I try to stretch my produce out by eating what will go bad earlier and saving others for later (delicate salad greens go much faster than cabbage, broccoli or bell peppers – stir fry anyone?). I also prepare apple sauce to break out of the freezer when our fruit drawer is looking low. Week two is also when I will bring up canned fruit from my stockpile to supplement a dwindling supply of fresh fruits & veggies. Pineapple and mandarin oranges packed in their own juice are big hits with my family. My daughter loves beans, so we always have a stash of kidney beans, garbanzo beans and black beans. “Mexican casserolé” is one of my favorite freezer-friendly meals which also helps clear out items like leftover onions, beans, tortillas/chips, rice, salsa and cheese (all items I almost always have in the house). I’ll make and freeze strawberry rhubarb sauce to later mix it with yogurt or use it as a “dipping sauce” for pancakes and French toast (both of which freeze nicely too). I have learned I can get a better price for fish when frozen. Individually frozen fish make an easy dinner along with frozen veggies when we’re nearing the end of our two week cycle. We have been able to make it work. This is trial and error and you’ll learn what works best for you.

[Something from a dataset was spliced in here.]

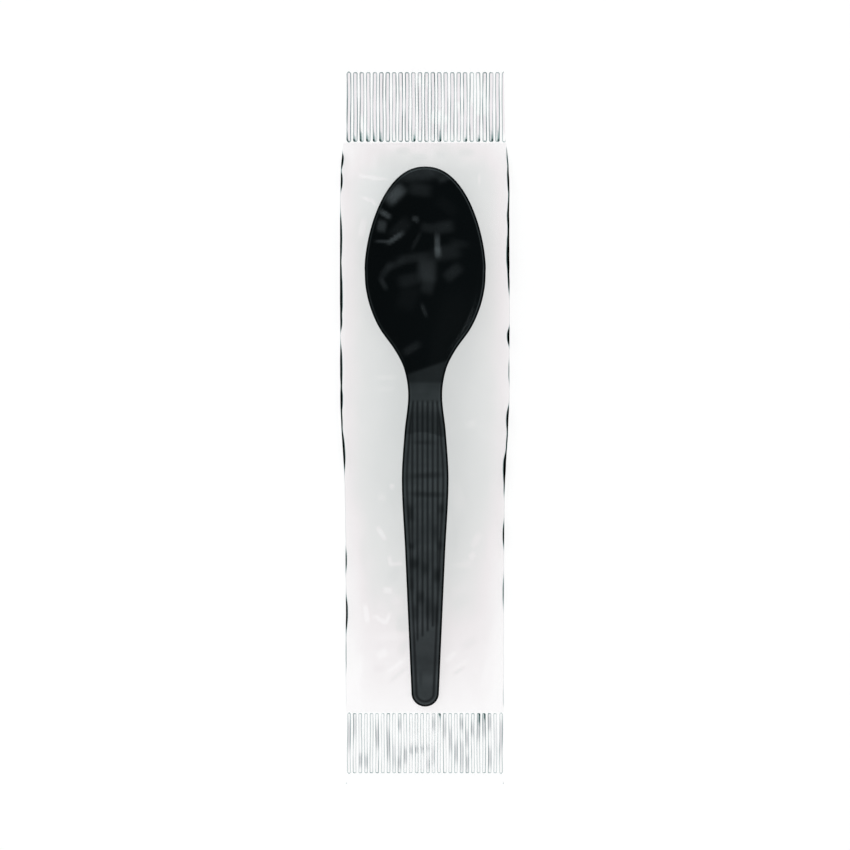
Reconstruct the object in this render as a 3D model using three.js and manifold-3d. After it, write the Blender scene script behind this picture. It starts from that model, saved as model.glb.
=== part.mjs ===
// A plastic teaspoon in a clear flow-wrap film, lying flat, in millimetres.
//
// The pack is two pieces: the moulded spoon, and one sheet of clear film folded round it into a tube. The sheet's
// two long edges meet in a fin seal under the spoon, and its two ends are pressed flat and crimped into ribs.
// +Y points to the bowl's end of the pack, +X across it and +Z up. The origin is on the table, under the middle.
import * as THREE from "three";
import { mergeVertices } from "three/addons/utils/BufferGeometryUtils.js";
import Module from "manifold-3d";

const wasm = await Module();
wasm.setup();

// ---------- Driving dimensions ----------

const PACK_LENGTH = 194.2;
const FILM_GAUGE = 0.04;
const HAIRLINE = 0.02; // the gap kept between two faces of film that touch
const CLEARANCE = 0.32; // the gap kept between the spoon and the film

const SPOON_LENGTH = 146.2;
const SPOON_TIP_Y = 70.15; // the bowl's end of the spoon
const BOWL_HALF_WIDTH = 16.35;
const BOWL_WIDEST = 27.8; // from the tip, as every other distance along the spoon
const BOWL_DEPTH = 5.35;
const HANDLE_END_RADIUS = 3.6;
const EDGE_CHAMFER = 0.4;
const TIP_ANGLE = 0.12; // where the outline's curves start, so that the spoon's two ends aren't points
const END_ANGLE = 0.3;

const GROOVE_WIDTH = 0.5;
const GROOVE_PITCH = 1.37;
const GROOVE_COUNT = 6;
const GROOVES_START = 64;
const GROOVES_END = 127.2; // where the middle of the slanted row of ends lies
const GROOVE_END_SLANT = 0.95; // how much further a groove runs, for each millimetre to the left
const BORDER_INSET = 1.3; // the border groove's distance inside the handle's outline

const TOP_SEAL = { side: 1, ribs: 25, pitch: 1.748, ribLength: 18.9, margin: 1.5, halfWidth: 21.6 };
const BOTTOM_SEAL = { side: -1, ribs: 28, pitch: 1.523, ribLength: 16.3, margin: 2.9, halfWidth: 21.35 };
const RIB_RISE = 0.3;
const RIB_RAMP = 0.7; // the length over which a rib rises at its ends
const RIB_FOOT = 0.3; // half widths of a rib, as shares of the pitch
const RIB_TOP = 0.16;
const SEAL_LAND = 0.5; // flat film between the ribs and the tube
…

Bottom line: It’s so nice to know we avoid the nightly question of “What’s for dinner? And do we have the ingredients?” We know what we’re going to eat and we have everything we need to make the meal. It’s one less thing to stress over at the end of the day. Even if the take home message from this post is helping you feel like you can plan healthy meals, shop the sales to save some money and feel like you’re doing something good for your family while making your life a little easier – goal achieved.